What full automation port equipment really includes

The term covers more than automated quay cranes. In practice, it refers to an integrated operating environment where movement, control, sensing, and response are digitally coordinated.

Typical assets include automated ship-to-shore cranes, automated stacking cranes, AGVs, terminal operating systems, remote control rooms, obstacle detection layers, and condition monitoring tools.

For evaluation purposes, the important point is simple. Full automation port equipment must be treated as one production chain, not as separate machines with independent specifications.

Throughput is more than peak speed

Many evaluations start with rated moves per hour. That metric is necessary, but it is not enough. Sustainable throughput depends on consistency across the full terminal cycle.

A useful assessment asks whether the system maintains flow during vessel bunching, mixed container profiles, weather disruption, and partial equipment outages.

Key throughput indicators

• Net berth productivity rather than isolated crane cycle time
• Yard handoff balance between quay cranes and horizontal transport
• System recovery time after stoppages or intervention events
• Algorithm performance under mixed traffic and stacking complexity
• Availability during maintenance windows and software updates

In other words, full automation port equipment should be tested against variability, not only against ideal operating conditions. A system that delivers lower peak speed but stronger stability may create higher annual throughput.

Safety must be designed into the operating logic

In automated terminals, safety is not limited to guards, alarms, and restricted zones. It is embedded in sensor fusion, route permissions, exception handling, and manual override design.

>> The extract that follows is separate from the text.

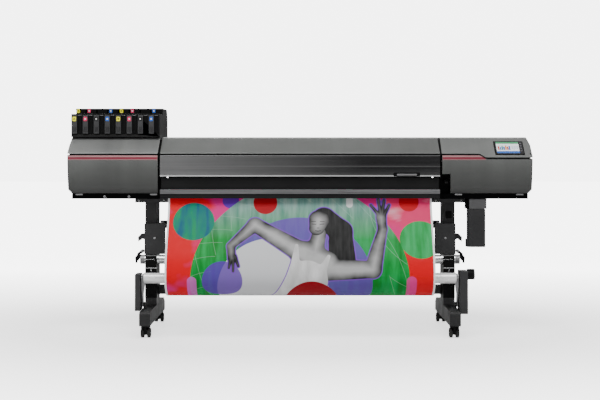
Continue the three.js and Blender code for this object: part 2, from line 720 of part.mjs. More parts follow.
// A twin-wheel castor about its swivel axis, trailing towards +Y.
function castorFork() {
  const plateZ = 2 * CASTOR_RADIUS + 3;
  const rib = [-TREAD_GAP / 2 + 2, TREAD_GAP / 2 - 2];
  const body = block(rib, [-14, CASTOR_TRAIL + 12], [CASTOR_RADIUS - 10, plateZ + 1]);
  const fender = block([-26, 26], [-20, CASTOR_TRAIL + 16], [plateZ, footZ[0] - 6]);
  const stem = turnedZ(9, footZ[0] - 7, footZ[0] - GAP, 0, 0, 16);
  const bore = turnedX([[-TREAD_GAP, TREAD_GAP, AXLE_RADIUS + 0.8]], CASTOR_TRAIL, CASTOR_RADIUS, 16);
  return body.add(fender).add(stem).subtract(bore);
}

function castorWheels() {
  const inner = TREAD_GAP / 2;
  const outer = inner + TREAD_WIDTH;
  const edge = 3;
  return turnedX(
    [
      [-outer, -outer + edge, CASTOR_RADIUS - edge],
      [-outer + edge, -inner, CASTOR_RADIUS],
      [-inner, inner, AXLE_RADIUS],
      [inner, outer - edge, CASTOR_RADIUS],
      [outer - edge, outer, CASTOR_RADIUS - edge],
    ],
    CASTOR_TRAIL,
    CASTOR_RADIUS,
    20,
  );
}

// The open seat in front of each post that the take-up shaft's end lies in.
function cradle() {
  const x = [legX - 45, legX + 22];
  const reach = TAKEUP_RADIUS + CRADLE_CLEARANCE;
  const y = [TAKEUP_Y - reach - 12, -POST_DEPTH / 2 - GAP];
  const seat = turnedX([[x[0] - 1, x[1] + 1, reach]], TAKEUP_Y, TAKEUP_Z, 24);
  const mouth = block([x[0] - 1, x[1] + 1], [TAKEUP_Y - reach, TAKEUP_Y + reach], [TAKEUP_Z, TAKEUP_Z + 60]);
  return block(x, y, [TAKEUP_Z - reach - 44, TAKEUP_Z + 24]).subtract(seat).subtract(mouth);
}

// A hooked plate that holds the take-up shaft's end down; it turns about LATCH_PIVOT.
const LATCH_PIVOT = [legX + POST_WIDTH / 2 + 13, TAKEUP_Z + TAKEUP_RADIUS + 22];
function latch() {
  const [x, z] = LATCH_PIVOT;
  const radius = 10.5;
  const boss = Array.from({ length: 7 }, (_, i) => {
    const angle = Math.PI * (0.4 + i / 6);
    return [x + radius * Math.cos(angle), z + radius * Math.sin(angle)];
  });
  const clear = TAKEUP_Z + TAKEUP_RADIUS + 3;
  const hook = [
    [takeupHalf + 4, clear],
    [takeupHalf + 4, clear - 22],
    [takeupHalf + 16, clear - 40],
    [takeupHalf + 24, clear - 44],
    [takeupHalf + 22, clear + 4],
  ];
  const rear = -POST_DEPTH / 2 - 15;
  return slabY([...boss, ...hook], rear - LATCH_THICKNESS, rear);
}

const flankOf = (sign) => {
  const flank = group();
  flank.scale.x = sign;
  return flank;
};

function stand() {
  for (const [side, sign] of [["left", -1], ["right", 1]]) {
    const flank = flankOf(sign);
    part(side + "_leg", leg(), FINISH.steel, flank);
    part(side + "_foot", foot(), FINISH.steel, flank);
    part(side + "_takeup_cradle", cradle(), FINISH.black, flank);
    part(side + "_shaft_latch", latch(), FINISH.steel, flank);
    for (const [end, y] of [["front", -CASTOR_Y], ["rear", CASTOR_Y]]) {
      const castor = group(flank);
      castor.position.set(legX, y, 0);
      part(side + "_" + end + "_castor_fork", castorFork(), FINISH.black, castor);
      part(side + "_" + end + "_castor_wheels", castorWheels(), FINISH.rubber, castor);
    }
  }
  const span = legX - POST_WIDTH / 2 - GAP;
  const stretcherZ = STRETCHER_Z.map((z) => footZ[1] + z);
  part("stretcher", boxTube([-span, span], STRETCHER_Y, stretcherZ, POST_WALL), FINISH.steel);
}

// ---- Take-up, supply roll, web and waste bottle ----
function tube(steps, bore, y, z) {
  const end = steps.at(-1)[1];
  return turnedX(steps, y, z).subtract(turnedX([[-end - 1, end + 1, bore]], y, z));
}

function tensionArm() {
  const outline = [
    [PIVOT_Y - 10, pivotZ - 12],
    [PIVOT_Y + 10, pivotZ - 12],
    [PIVOT_Y + 12, pivotZ + 8],
    [DANCER_Y + 26, DANCER_Z + 6],
    [DANCER_Y + 14, DANCER_Z + 24],
    [DANCER_Y - 14, DANCER_Z + 24],
    [DANCER_Y - 26, DANCER_Z + 6],
    [PIVOT_Y - 12, pivotZ + 8],
  ];
  return slabX(outline, ...armX);
}

// A box outside each foot, on a tongue that meets the foot's side.
function sideBox([width, bottom, top]) {
  const x = [armX[1] + 4, armX[1] + 4 + width];
  const tongueX = [legX + FOOT_WIDTH / 2 + GAP, x[0] + 1];
  const tongue = block(tongueX, [BOX_Y[1] - 30, BOX_Y[1]], [bottom, footZ[1] - 4]);
  return block(x, BOX_Y, [bottom, top]).add(tongue);
}

function takeUp() {
  const core = MEDIA_WIDTH / 2;
  const shaft = [
    [-takeupHalf, -core, TAKEUP_RADIUS],
    [-core, core, TAKEUP_ROLL_RADIUS],
    [core, takeupHalf, TAKEUP_RADIUS],
  ];
  part("takeup_shaft", tube(shaft, TAKEUP_RADIUS - TUBE_WALL, TAKEUP_Y, TAKEUP_Z), FINISH.alloy);
  const dancerHalf = armX[0] - ARM_CLEARANCE;
  const bar = [[-dancerHalf, dancerHalf, DANCER_RADIUS]];
  const dancer = tube(bar, DANCER_RADIUS - TUBE_WALL, DANCER_Y, DANCER_Z);
  part("tension_bar", dancer, FINISH.alloy);
  const left = flankOf(-1);
  const right = flankOf(1);
  part("left_tension_arm", tensionArm(), FINISH.alloy, left);
  part("right_tension_arm", tensionArm(), FINISH.alloy, right);
  part("left_sensor_box", sideBox(SENSOR_BOX), FINISH.steel, left);
  const driveEnd = armX[1] + 4 + DRIVE_BOX[0];
  const motor = [
    [driveEnd - 1, driveEnd + 6, MOTOR_RADIUS * 0.75],
    [driveEnd + 6, driveEnd + MOTOR_LENGTH, MOTOR_RADIUS],
  ];
  part("right_drive_box", sideBox(DRIVE_BOX).add(turnedX(motor, MOTOR_Y, MOTOR_Z)), FINISH.steel, right);
}

function supplyRoll() {
  const core = MEDIA_WIDTH / 2;
  const flange = [core + 1, core + 1 + FLANGE_THICKNESS];
  const end = legX - 15;
  const rim = SUPPLY_RADIUS + FLANGE_RIM;
  const steps = [
    [-end, -flange[1], SUPPLY_SHAFT_RADIUS],
    [-flange[1], -flange[0], rim],
    [-flange[0], flange[0], SUPPLY_RADIUS],
    [flange[0], flange[1], rim],
    [flange[1], end, SUPPLY_SHAFT_RADIUS],
  ];
  part("supply_roll", tube(steps, SUPPLY_SHAFT_RADIUS - TUBE_WALL, supplyY, SUPPLY_Z), FINISH.media);
}

// The web's centre line in the YZ plane, from the supply roll over the platen to the take-up roll.
function webLine() {
  const rest = platenTop + MEDIA_THICKNESS / 2 + 0.5;
  const over = [
    [supplyY - SUPPLY_RADIUS - 4, SUPPLY_Z + 6],
    [APRON_REAR + 12, platenTop - 70],
    [APRON_REAR + 3, platenTop - 20],
    [APRON_REAR - 10, platenTop - 1],
    [APRON_REAR - 34, rest],
    [0, rest],
    [PLATEN_FRONT + 4, rest],
    [PLATEN_FRONT - 12, platenTop - 5],
  ];
  const loopY = DANCER_Y + 12;
  const loopZ = DANCER_Z + 27;
  const reachY = loopY + HALF_DEPTH - MEDIA_THICKNESS / 2;
  const drop = DANCER_RADIUS + 100;
  const [startY, startZ] = [PLATEN_FRONT - 24, platenTop - 28];
  const steps = 6;
  const fall = Array.from({ length: steps }, (_, i) => {
    const t = i / steps;
    const swing = t * t * (3 - 2 * t);
    return [startY + (loopY - reachY - startY) * swing, startZ + (loopZ - startZ) * t];
  });
  const loop = Array.from({ length: 9 }, (_, i) => {
    const angle = Math.PI * (1 + i / 8);
    return [loopY + reachY * Math.cos(angle), loopZ + drop * Math.sin(angle)];
  });
  const wind = [[TAKEUP_Y + TAKEUP_ROLL_RADIUS + 4, TAKEUP_Z + 4]];
  const points = [...over, ...fall, ...loop, ...wind].map(([y, z]) => new THREE.Vector3(0, y, z));
  return new THREE.CatmullRomCurve3(points, false, "centripetal");
}

function web() {
  const curve = webLine();
  const steps = 72;
  const side = (sign) =>
    Array.from({ length: steps + 1 }, (_, i) => {
      const point = curve.getPoint(i / steps);
      const along = curve.getTangent(i / steps);
      const offset = (sign * MEDIA_THICKNESS) / 2;
      return [point.y - along.z * offset, point.z + along.y * offset];
    });
  const outline = [...side(1), ...side(-1).reverse()];
  part("media_web", slabX(outline, -MEDIA_WIDTH / 2, MEDIA_WIDTH / 2), FINISH.media);
}

function wasteBottle() {
  const top = BODY_BOTTOM - BOTTLE_MOUNT - GAP - 1;
  const body = block([bottleX[0] - 2, bottleX[1] - 4], BOTTLE_Y, [BOTTLE_Z, top]);
  const heelX = [bottleX[0] - 16, bottleX[0]];
  const heel = block(heelX, [BOTTLE_Y[0] + 10, BOTTLE_Y[0] + 70], [BOTTLE_Z, BOTTLE_Z + 48]);
  part("waste_bottle", body.add(heel), FINISH.bottle);
}

housing();
mechanism();
frontWindow();
inkTower();
stand();
takeUp();
supplyRoll();
web();
wasteBottle();

export default model;
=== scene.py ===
"""The looks of a wide-format roll-fed printer cutter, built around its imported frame.

Metres, +X to the operator's right, -Y towards the operator, +Z up, the floor at z = 0.
"""

import json
import math

import bmesh
import bpy
from mathutils import Matrix, Vector


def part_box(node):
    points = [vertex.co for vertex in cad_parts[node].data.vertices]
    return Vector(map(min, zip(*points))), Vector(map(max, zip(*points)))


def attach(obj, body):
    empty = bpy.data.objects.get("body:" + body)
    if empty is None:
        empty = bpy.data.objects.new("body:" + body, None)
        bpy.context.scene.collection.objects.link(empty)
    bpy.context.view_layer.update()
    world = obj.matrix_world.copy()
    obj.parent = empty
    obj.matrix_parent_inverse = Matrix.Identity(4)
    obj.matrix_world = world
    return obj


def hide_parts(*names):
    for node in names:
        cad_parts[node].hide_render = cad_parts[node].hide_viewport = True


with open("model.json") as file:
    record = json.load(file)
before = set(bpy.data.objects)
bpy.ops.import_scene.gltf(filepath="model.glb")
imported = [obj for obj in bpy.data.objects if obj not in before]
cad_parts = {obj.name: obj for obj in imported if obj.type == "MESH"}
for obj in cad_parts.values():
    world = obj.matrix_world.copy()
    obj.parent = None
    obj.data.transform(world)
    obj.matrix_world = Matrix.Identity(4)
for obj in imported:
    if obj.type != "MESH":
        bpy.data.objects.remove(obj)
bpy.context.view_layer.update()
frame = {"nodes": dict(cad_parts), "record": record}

NODES = frame["nodes"]
BODY_OF = {node: body for body, held in frame["record"]["behaviour"]["bodies"].items() for node in held}
MM = 0.001
BACKDROP = 7.0
FLOOR_GLOW = 1.5
CREASE_Z = 1.021
WHITE = (1.0, 1.0, 1.0, 1.0)


# ---------------------------------------------------------------- camera, stage and lights
def add_camera():
    data = bpy.data.cameras.new("camera")
    data.lens = 69.24
    data.sensor_width = 36.0
    data.shift_y = -0.075
    camera = bpy.data.objects.new("camera", data)
    camera.location = (0.0, -7.205, 1.090)
    camera.rotation_euler = (math.radians(90), 0.0, 0.0)
    bpy.context.collection.objects.link(camera)
    bpy.context.scene.camera = camera


def area_light(name, place, target, size, power):
    data = bpy.data.lights.new(name, "AREA")
    data.shape = "RECTANGLE"
    data.size, data.size_y = size
    data.energy = power
    light = bpy.data.objects.new(name, data)
    light.location = place
    light.rotation_euler = (Vector(target) - light.location).to_track_quat("-Z", "Y").to_euler()
    bpy.context.collection.objects.link(light)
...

That shifts the evaluation from static compliance to dynamic control. The central question becomes whether the system stays safe when reality becomes messy.

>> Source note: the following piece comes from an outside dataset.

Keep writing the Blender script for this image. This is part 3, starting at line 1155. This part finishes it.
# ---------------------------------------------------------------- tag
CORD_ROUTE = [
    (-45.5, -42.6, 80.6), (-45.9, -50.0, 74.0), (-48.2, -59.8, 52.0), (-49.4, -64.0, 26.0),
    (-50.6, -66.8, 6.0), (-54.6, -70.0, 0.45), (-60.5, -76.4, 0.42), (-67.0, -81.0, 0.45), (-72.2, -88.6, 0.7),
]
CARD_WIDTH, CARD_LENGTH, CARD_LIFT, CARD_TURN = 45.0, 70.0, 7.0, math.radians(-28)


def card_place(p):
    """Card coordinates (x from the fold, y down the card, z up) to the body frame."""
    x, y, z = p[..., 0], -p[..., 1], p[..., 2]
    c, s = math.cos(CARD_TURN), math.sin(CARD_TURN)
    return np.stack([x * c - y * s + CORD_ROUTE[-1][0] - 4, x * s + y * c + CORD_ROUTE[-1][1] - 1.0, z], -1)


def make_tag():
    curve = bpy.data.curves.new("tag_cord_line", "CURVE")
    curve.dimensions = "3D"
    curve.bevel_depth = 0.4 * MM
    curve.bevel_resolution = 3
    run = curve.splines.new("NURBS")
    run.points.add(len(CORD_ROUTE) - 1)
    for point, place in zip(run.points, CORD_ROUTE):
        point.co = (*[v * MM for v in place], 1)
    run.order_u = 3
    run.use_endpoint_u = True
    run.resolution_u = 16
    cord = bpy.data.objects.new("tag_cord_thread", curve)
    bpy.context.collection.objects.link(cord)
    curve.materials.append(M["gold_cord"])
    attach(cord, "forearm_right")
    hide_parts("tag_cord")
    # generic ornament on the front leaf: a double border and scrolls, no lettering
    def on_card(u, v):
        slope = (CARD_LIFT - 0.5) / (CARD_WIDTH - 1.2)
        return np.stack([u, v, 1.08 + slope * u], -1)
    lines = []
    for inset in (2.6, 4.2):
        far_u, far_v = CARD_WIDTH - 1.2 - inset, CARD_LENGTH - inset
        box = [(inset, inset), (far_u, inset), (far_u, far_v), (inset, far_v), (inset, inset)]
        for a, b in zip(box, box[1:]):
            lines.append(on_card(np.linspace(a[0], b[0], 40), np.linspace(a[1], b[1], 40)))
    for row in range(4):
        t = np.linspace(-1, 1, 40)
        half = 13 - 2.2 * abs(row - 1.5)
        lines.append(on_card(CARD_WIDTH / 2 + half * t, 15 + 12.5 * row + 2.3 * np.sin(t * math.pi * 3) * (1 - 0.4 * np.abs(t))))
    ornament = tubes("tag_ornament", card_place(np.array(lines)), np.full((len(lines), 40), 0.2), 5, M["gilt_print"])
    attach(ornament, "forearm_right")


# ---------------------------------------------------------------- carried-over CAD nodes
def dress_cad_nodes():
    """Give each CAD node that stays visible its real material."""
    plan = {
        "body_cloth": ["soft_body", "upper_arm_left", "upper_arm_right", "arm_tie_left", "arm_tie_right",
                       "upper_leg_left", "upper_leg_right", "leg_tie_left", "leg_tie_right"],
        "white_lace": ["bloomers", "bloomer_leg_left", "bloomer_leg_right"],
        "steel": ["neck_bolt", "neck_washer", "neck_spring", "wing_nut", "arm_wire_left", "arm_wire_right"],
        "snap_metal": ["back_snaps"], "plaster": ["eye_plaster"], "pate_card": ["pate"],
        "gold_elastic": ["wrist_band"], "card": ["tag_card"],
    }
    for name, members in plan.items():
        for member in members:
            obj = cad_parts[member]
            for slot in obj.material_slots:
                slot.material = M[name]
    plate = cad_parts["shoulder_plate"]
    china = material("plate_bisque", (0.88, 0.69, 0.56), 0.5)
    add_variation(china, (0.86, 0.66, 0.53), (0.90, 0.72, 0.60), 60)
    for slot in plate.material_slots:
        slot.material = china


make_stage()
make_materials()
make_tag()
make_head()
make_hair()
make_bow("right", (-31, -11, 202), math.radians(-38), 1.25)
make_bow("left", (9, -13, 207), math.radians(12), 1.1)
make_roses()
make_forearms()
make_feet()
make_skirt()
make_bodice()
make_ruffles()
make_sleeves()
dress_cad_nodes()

What deserves closer inspection

• Detection accuracy in dust, rain, glare, and night operations
• Response logic when sensors disagree or communication drops
• Safe transition from automatic mode to remote or local control
• Isolation procedures for maintenance entry into automated areas
• Audit trails for incidents, overrides, and near misses

A well-designed safety architecture protects people, but it also protects throughput. Frequent false stops or unclear intervention procedures can quietly erode the business case for full automation port equipment.

Labor constraints do not disappear with automation

Automation changes labor structure rather than removing labor from the equation. The terminal still depends on specialists for supervision, exception handling, reliability analysis, and maintenance execution.

This is one of the most misunderstood parts of project evaluation. A technically advanced solution can become fragile if it requires rare digital skills that the operating region cannot support consistently.

Questions that reveal labor realism

• How many interventions per shift still require human action?
• What competencies are needed in the remote control room?
• How quickly can new operators be trained to safe productivity?
• Which failures need vendor-level support instead of local teams?
• Can the terminal run acceptably during staffing shortages?

In practical terms, labor constraints affect response time, troubleshooting quality, maintenance planning, and change management. These are operational variables, not side issues.

Where terminal context changes the answer

No evaluation framework is complete without context. Full automation port equipment that performs well in a greenfield transshipment hub may be a poor fit for a brownfield gateway terminal.

Layout, tidal conditions, dredging cycles, cargo mix, road interface, and customs workflows can all reshape the right technical choice.

This is why PS-Nexus often connects equipment analysis with surrounding infrastructure intelligence. Yard automation cannot be separated from marine access, vessel planning, or long-cycle capital strategy.

A practical evaluation sequence

A disciplined review usually works better than a specification checklist. The goal is to move from claimed capability to verified operational fit.

Step one: define the production target

Set required berth moves, yard dwell assumptions, service windows, and acceptable recovery times. Without these numbers, equipment comparisons stay abstract.

Step two: map constraints early

Identify labor availability, site geometry, telecom reliability, weather exposure, and marine access limitations. These often decide the true feasibility of full automation port equipment.

Step three: challenge vendor assumptions

Ask for performance under degraded modes, not just best-case operation. Include intervention rates, spare parts lead times, and software rollback procedures.

Step four: simulate operational variability

Look at mixed vessel calls, random failures, uneven truck arrivals, and adverse weather. Good automation remains manageable when conditions are imperfect.

Step five: examine lifecycle resilience

Assess cybersecurity patching, equipment obsolescence, training refresh, and integration support. Long-term reliability is part of the capital decision.

What stronger decisions usually have in common

The strongest evaluations do not search for the most automated answer by default. They search for the best alignment between automation depth, operating risk, and terminal economics.

Sometimes that means full automation across quay, yard, and transport. In other cases, phased deployment or selective automation creates a better balance.

The useful question is not whether automation is modern enough. The useful question is whether full automation port equipment can deliver reliable flow with acceptable intervention, controllable safety exposure, and a realistic labor model.

A sensible next step is to build an evaluation matrix around terminal-specific throughput targets, safety scenarios, and staffing realities. From there, compare candidate systems against live operating constraints rather than brochure claims alone.